The formal charge formula lets you evaluate each atom in a Lewis structure. Subtract non-bonding electrons and half the bonding electrons from the free atom's valence count. The best structure minimizes these charges.
The octet rule (8 electrons) guides most atoms, while the duet rule (2 electrons) applies to hydrogen and helium. Together with valence electron counting, these are the core tools for drawing accurate Lewis structures.
8Memory Aids
Count, Central, Connect, Complete, Create (multiple bonds), Check.
Hydrogen = 1 bond. Oxygen = 2 bonds. Nitrogen = 3 bonds. Carbon = 4 bonds.
"Less electronegative in the middle." Hydrogen is a lone wolf — never central, only 2 electrons.
"Formal charge wants to be zero (or on the most electronegative atom)."
"Period 3+ means expanded octets are possible." Period 2 elements (C, N, O, F) never expand.
9Common Mistakes Students Make
"Incorrectly counting total valence electrons."
This is the most common mistake. Double-check group numbers and remember to add electrons for negative ions and subtract for positive ions.
"Placing hydrogen as a central atom."
Hydrogen can only form one bond, so it can never be in the middle of a molecule. It is always terminal.
"Forgetting to form multiple bonds when the central atom lacks an octet."
If the central atom does not have 8 electrons after distributing lone pairs, you must convert lone pairs on terminal atoms into double or triple bonds.
"Trying to expand octets for Period 2 elements."
Carbon, Nitrogen, Oxygen, and Fluorine can never have more than 8 valence electrons. They lack d-orbitals.
"Ignoring formal charges."
While not always required, calculating formal charges helps confirm the most plausible structure, especially when resonance or exceptions are involved.
"Not enclosing ions in brackets with the charge outside."
For polyatomic ions, always draw brackets around the entire Lewis structure and place the overall charge as a superscript outside.
Frequently Asked Questions
- What's the difference between a Lewis structure and a structural formula?
- A structural formula simply shows the connectivity of atoms (e.g., CH₃CH₂OH). A Lewis structure goes a step further by showing all valence electrons, including lone pairs and distinguishing between single, double, and triple bonds, giving a more complete picture of electron distribution.

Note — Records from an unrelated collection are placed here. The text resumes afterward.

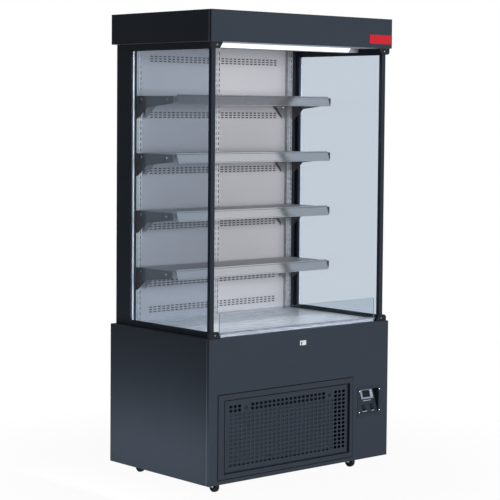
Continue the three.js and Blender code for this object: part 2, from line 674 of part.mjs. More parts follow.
function addShelves() {
  railHeads.forEach((head, i) => {
    const top = head - SHELF_DROP;
    const foot = top - SHELF_FLANGE;
    const tray = [
      [SHELF_FRONT, foot], [SHELF_FRONT, top], [shelfBack, top], [shelfBack, foot],
      [shelfBack - SHELF_SHEET, foot],
      [shelfBack - SHELF_SHEET, top - SHELF_SHEET], [SHELF_FRONT + SHELF_SHEET, top - SHELF_SHEET],
      [SHELF_FRONT + SHELF_SHEET, foot],
    ];
    const seat = top - SHELF_SHEET / 2;
    const supports = mirrored((side) => together(shelfBracket(side, seat), gusset(side, foot)));
    part(`shelf_${i + 1}`, join(extrudeX(tray, [-shelfHalf, shelfHalf]), ...supports), greyPaint);
    // The rail leans on the front edge of its shelf, so its head stands a little behind that edge.
    const face = SHELF_FRONT - GAP + (RAIL_LEAN * SHELF_DROP) / RAIL_HEIGHT;
    part(`ticket_rail_${i + 1}`, extrudeX([
      [face, head], [face - RAIL_THICKNESS, head], [face - RAIL_THICKNESS - RAIL_LEAN, head - RAIL_HEIGHT],
      [face - RAIL_LEAN, head - RAIL_HEIGHT],
    ], [-railHalf, railHalf]), greyPaint);
  });
}

// A plate beside the outer upright, with a flange along its top that reaches to the shelf's end.
function shelfBracket(side, top) {
  const near = uprightSpacing + UPRIGHT_WIDTH / 2 + GAP;
  const far = near + BRACKET_SHEET;
  const plate = extrudeX([
    [shelfBack, top], [SHELF_FRONT, top], [SHELF_FRONT, top - BRACKET_NOSE_HEIGHT],
    [shelfBack - BRACKET_CUT_LENGTH, top - BRACKET_CUT_HEIGHT],
    [shelfBack - BRACKET_REAR_LENGTH, top - BRACKET_REAR_HEIGHT], [shelfBack, top - BRACKET_REAR_HEIGHT],
  ], sideRange(side, near, far));
  const flange = block(sideRange(side, shelfHalf - WELD, far), [SHELF_FRONT, shelfBack],
    [top - BRACKET_SHEET, top]);
  return join(plate, flange);
}

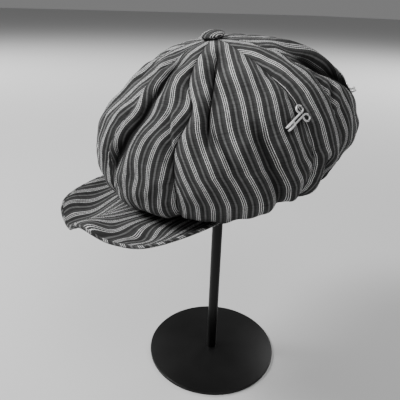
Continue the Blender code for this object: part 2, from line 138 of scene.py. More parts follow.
# Folds along routes of turn and down: how wide they are towards lower and towards higher
# turns, their depth and the height of their shoulders, as shares of the half width, and how
# sharp the crease is, from 0, a soft dip, to 1. Last come how dark the painted shade along its
# bottom is and how far that painted shade reaches to either side, as shares of the smaller width
Fold = namedtuple(
    "Fold", "route before after depth shoulder sharp dark lower upper", defaults=(0.4, 0.7, 1.0),
)
FOLDS = (
    Fold(
        ((2, 0.11), (13, 0.20), (18, 0.31), (17, 0.41), (11, 0.49), (3, 0.57), (-2, 0.68)),
        0.055, 0.075, 0.060, 0.016, 0.5, 1.00, 0.75, 1.7,
    ),
    Fold(
        ((66, 0.08), (58, 0.20), (54.5, 0.31), (52, 0.41), (51, 0.52)),
        0.050, 0.013, 0.065, 0.008, 0.9, 1.0, 0.8, 2.2,
    ),
    Fold(
        ((53, 0.40), (54, 0.45), (57, 0.50), (60, 0.56)),
        0.018, 0.030, 0.020, 0.004, 0.8, 0.5, 0.5, 1.0,
    ),
    Fold(((68, 0.43), (71, 0.50), (73, 0.60), (76, 0.72), (78, 0.88)), 0.050, 0.050, 0.055, 0.010, 0.2),
    Fold(
        ((34, 0.34), (35.5, 0.43), (36.5, 0.48), (37, 0.56)),
        0.030, 0.014, 0.018, 0.004, 0.7, 0.3, 0.6, 1.0,
    ),
    Fold(((6, 0.34), (3, 0.45), (-4, 0.53), (-6, 0.64)), 0.040, 0.040, 0.035, 0.006, 0.5),
    Fold(((96, 0.58), (99, 0.70), (99, 0.86)), 0.050, 0.040, 0.040, 0.008, 0.2),
    Fold(
        ((152, 0.16), (143, 0.28), (138, 0.38), (140, 0.46), (143, 0.58)),
        0.050, 0.075, 0.090, 0.030, 0.3, 0.3, 1.0, 0.9,
    ),
    Fold(
        ((130, 0.20), (121, 0.29), (121, 0.34), (123, 0.39), (128, 0.44), (133, 0.50), (135, 0.60)),
        0.055, 0.080, 0.040, 0.006, 0.2, 0.95, 1.0, 1.9,
    ),
    Fold(((119, 0.40), (112, 0.45), (105, 0.47)), 0.020, 0.026, 0.018, 0.006, 0.5),
    Fold(((188, 0.16), (196, 0.34), (206, 0.50), (206, 0.68)), 0.055, 0.050, 0.055, 0.010, 0.3),
    Fold(((236, 0.20), (244, 0.34), (238, 0.52)), 0.030, 0.060, 0.045, 0.010, 0.5),
    Fold(((286, 0.22), (296, 0.38), (297, 0.56), (304, 0.74)), 0.060, 0.045, 0.055, 0.010, 0.3),
    Fold(((336, 0.18), (344, 0.38), (340, 0.58)), 0.050, 0.040, 0.040, 0.008, 0.3),
    Fold(((262, 0.62), (256, 0.76), (258, 0.90)), 0.045, 0.045, 0.040, 0.008, 0.2),
    Fold(((322, 0.60), (328, 0.74), (326, 0.90)), 0.045, 0.045, 0.040, 0.008, 0.2),
    Fold(((172, 0.56), (178, 0.72), (178, 0.90)), 0.045, 0.045, 0.045, 0.008, 0.2),
    Fold(((222, 0.60), (226, 0.75), (224, 0.88)), 0.045, 0.045, 0.035, 0.008, 0.2),
)

# Waves of the peak: place and size as shares of its half span and of the way out, with
# the lift and the pull away from the band at their strongest, as shares of its length
Wave = namedtuple("Wave", "side reach side_size reach_size lift pull")
PEAK_WAVES = (
    Wave(-0.84, 0.95, 0.26, 0.40, 0.160, 0.05),
    Wave(-0.50, 1.00, 0.30, 0.70, 0.020, 0.27),
    Wave(-0.34, 0.75, 0.18, 0.50, -0.060, 0.00),
    Wave(-0.20, 1.00, 0.13, 0.50, -0.120, 0.00),
    Wave(0.04, 0.90, 0.10, 0.50, 0.090, 0.00),
    Wave(0.24, 0.60, 0.20, 0.30, 0.060, 0.00),
    Wave(0.30, 1.00, 0.34, 0.26, -0.045, -0.18),
    Wave(-0.33, 0.60, 0.15, 0.22, -0.045, 0.00),
    Wave(-0.48, 0.95, 0.18, 0.20, 0.060, 0.00),
    Wave(0.02, 0.98, 0.13, 0.24, 0.080, 0.06),
    Wave(0.44, 0.72, 0.18, 0.26, -0.060, 0.00),
)

# Bends of the stripes on the peak: place and size as for its waves, and the shift in metres
Bend = namedtuple("Bend", "side reach side_size reach_size shift")
PEAK_BENDS = (
    Bend(-0.02, 0.95, 0.16, 0.24, 0.022),
    Bend(0.45, 0.75, 0.18, 0.22, -0.008),
    Bend(-0.42, 0.90, 0.16, 0.22, 0.006),
)

# Wire hooks: place and heading, as degrees from straight down the panel
Hook = namedtuple("Hook", "name turn down heading")
HOOKS = (
    Hook("hook_side", 89.7, 0.451, 70.0),
    Hook("hook_back", 145.0, 0.51, 105.0),
)

# Stitches that hold a hook: place along and across its shaft, and how each ring is turned
Stitch = namedtuple("Stitch", "along across turn")
STITCHES = (
    Stitch(0.0, 0.0077, 0.2),
    Stitch(0.0030, 0.0046, 1.5),
    Stitch(0.0, -0.0077, 2.9),
    Stitch(0.0030, -0.0046, 1.6),
)

# Height over the cloth that a hook is set down from, the length of its shaft along which a
# shadow is painted on the cloth and how far that painted shadow reaches
HOOK_ABOVE, HOOK_SHAFT, HOOK_SHADOW_REACH = 0.021, 0.018, 0.0050

# Heights of the slack cloth's ripples, of the gathers at the band and of the pucker at the
# seams, and how far from a seam the seam holds the cloth
RIPPLE, GATHER, PUCKER, SEAM_HOLD = 0.006, 0.0007, 0.0004, 0.006

# How dark the shade painted at the crown's hem and round the hooks is, and how dark and wide a seam is
SHADE_PAINT_STRENGTH, SEAM_DARK, SEAM_LINE = 0.9, 0.35, 0.0012

# Share of a fold's depth that the stripes run into
FOLD_TAKE = 0.35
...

- Why can't Period 2 elements expand their octet?
- Period 2 elements (like C, N, O, F) only have 2s and 2p orbitals available for bonding. These orbitals can hold a maximum of 8 electrons. They lack accessible d-orbitals (which start from n=3) that would allow them to accommodate more than eight valence electrons.
- How do I know which atom is the central atom?
- Generally, the central atom is the least electronegative atom (excluding hydrogen, which is always terminal). It is also often the unique atom in the formula (e.g., C in CO₂, N in NH₃). If there are multiple possibilities, try drawing structures and checking formal charges.
- Are resonance structures real? Does the molecule constantly switch between them?
- No, resonance structures are not real distinct forms that interconvert. They are a limitation of our simple Lewis structure model. The actual molecule exists as a single, hybrid structure that is an average of all contributing resonance forms. Electrons are delocalized, meaning they are spread out over multiple atoms simultaneously.
- Why is formal charge important?
- Formal charge helps us choose the most plausible Lewis structure when multiple options exist. Structures with formal charges closest to zero are generally preferred, and if charges are present, negative charges should be on more electronegative atoms. It provides a way to assess electron distribution and stability.
Practice Quiz
Test your understanding of Lewis structures — select the correct answer for each question.
1.Which of the following elements can expand its octet?
2.What is the total number of valence electrons in the nitrate ion (NO₃⁻)?
3.According to the duet rule, which element is stable with only two valence electrons?
4.Which of the following statements about formal charge is TRUE?
5.What does a double-headed arrow (↔) between two Lewis structures signify?
6.Which molecule is an example of an incomplete octet?
7.How many lone pairs are present on the central nitrogen atom in ammonia (NH₃)?
8.Which of these elements can *never* be a central atom in a Lewis structure?
9.If a central atom has 10 valence electrons in its Lewis structure, it is considered to have a(n):
10.When drawing a Lewis structure for an ion, what should you remember to do?
Final Study Advice
- 1. Practice the 6 C's process on at least 10 different molecules until it becomes automatic.
- 2. Always check formal charges after drawing your structure — it is the quickest way to catch errors.
- 3. Memorize HONC 1234 — it lets you quickly verify bond counts for the most common atoms.
- 4. Draw all resonance structures for polyatomic ions like NO₃⁻, CO₃²⁻, and SO₃²⁻ to build intuition.
- 5. Know the three octet exceptions cold: incomplete (B, Be), expanded (Period 3+), and odd-electron (radicals).